Reproduce the material in full, unchanged.

[begin Data shown]

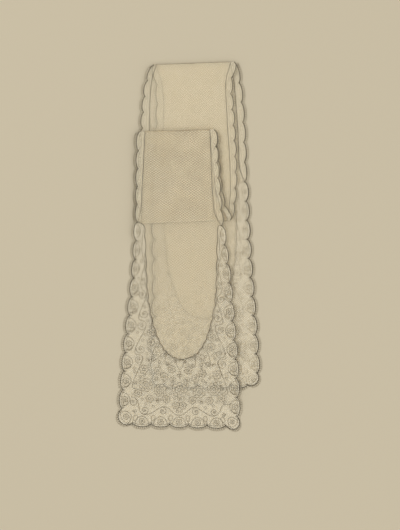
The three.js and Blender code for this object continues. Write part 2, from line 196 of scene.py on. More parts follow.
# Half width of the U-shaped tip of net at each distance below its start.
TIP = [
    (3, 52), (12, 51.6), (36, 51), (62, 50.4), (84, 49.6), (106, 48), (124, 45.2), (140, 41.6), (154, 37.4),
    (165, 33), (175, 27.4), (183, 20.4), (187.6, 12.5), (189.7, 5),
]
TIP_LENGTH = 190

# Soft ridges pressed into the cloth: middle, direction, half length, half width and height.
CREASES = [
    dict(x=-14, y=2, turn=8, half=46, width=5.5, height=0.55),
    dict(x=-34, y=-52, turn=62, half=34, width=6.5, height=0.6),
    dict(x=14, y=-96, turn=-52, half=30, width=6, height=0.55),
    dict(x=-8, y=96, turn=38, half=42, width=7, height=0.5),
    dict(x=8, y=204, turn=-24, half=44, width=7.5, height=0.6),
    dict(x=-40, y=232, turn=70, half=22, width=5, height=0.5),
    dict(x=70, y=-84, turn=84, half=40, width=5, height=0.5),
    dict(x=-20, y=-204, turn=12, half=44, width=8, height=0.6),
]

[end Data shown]

> **Exercise response**:
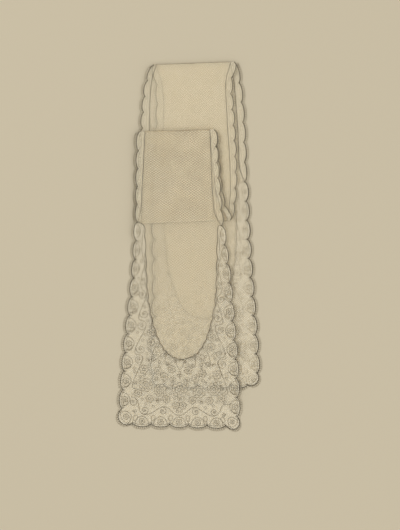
The three.js and Blender code for this object continues. Write part 2, from line 196 of scene.py on. More parts follow.
# Half width of the U-shaped tip of net at each distance below its start.
TIP = [
    (3, 52), (12, 51.6), (36, 51), (62, 50.4), (84, 49.6), (106, 48), (124, 45.2), (140, 41.6), (154, 37.4),
    (165, 33), (175, 27.4), (183, 20.4), (187.6, 12.5), (189.7, 5),
]
TIP_LENGTH = 190

# Soft ridges pressed into the cloth: middle, direction, half length, half width and height.
CREASES = [
    dict(x=-14, y=2, turn=8, half=46, width=5.5, height=0.55),
    dict(x=-34, y=-52, turn=62, half=34, width=6.5, height=0.6),
    dict(x=14, y=-96, turn=-52, half=30, width=6, height=0.55),
    dict(x=-8, y=96, turn=38, half=42, width=7, height=0.5),
    dict(x=8, y=204, turn=-24, half=44, width=7.5, height=0.6),
    dict(x=-40, y=232, turn=70, half=22, width=5, height=0.5),
    dict(x=70, y=-84, turn=84, half=40, width=5, height=0.5),
    dict(x=-20, y=-204, turn=12, half=44, width=8, height=0.6),
]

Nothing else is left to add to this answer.